What I see ahead for this new company is a lot of tough times, a lot more money to be spent bringing devices to market in a timely fashion and establishing coverage in enough places to keep customers happy. Clearwire’s first systems were designed for point-to-multi-point, which means you put in a site, figured out the coverage and then started selling home systems for the network. Once these were installed and working, they usually stayed that way. But when you add mobility to this mix, it is a lot tougher to meet people’s expectations and a lot more expensive to build the network.
Just think, if Sprint had shown up at the auction with the many billions of dollars it has already invested, it could have gone home with enough 700-MHz spectrum to really enhance its CDMA network. And, if it had gone after and won the D block, I’m willing to bet it could have built that network for less than it will spend on the WiMAX network. Perhaps it could have even convinced first responders to move to WiMAX and to use the Nextel system for interoperable voice while the 700-MHz system was being built out. I want to make it clear here that I don’t believe for a minute that WiMAX should even be considered by the first responder community. The idea is to build on standards so first responders can use existing commercial networks for data while the 700-MHz system is being built out and where it does not have coverage—no system will ever have enough coverage!

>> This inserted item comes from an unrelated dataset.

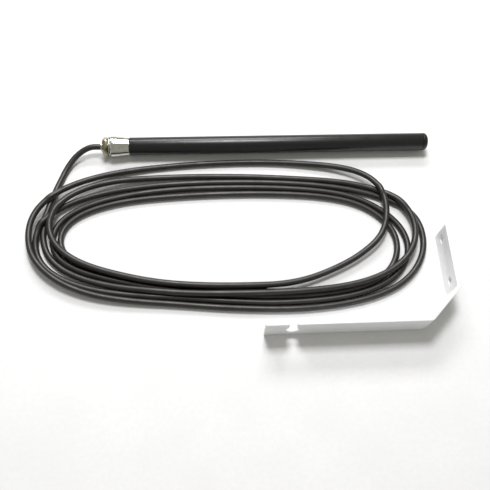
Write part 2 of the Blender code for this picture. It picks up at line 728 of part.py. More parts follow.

So Clearwire’s stock continues to slide. Sprint doesn’t have to worry about WiMAX since Clearwire will be calling the shots and it only has to worry about protecting its own 51% of the investment. To me that means a long, hard struggle ahead for all of the partners in this new company called Clearwire. It may be a lot larger than before, but it has a long, hard road ahead if it is to truly compete in the mobility space.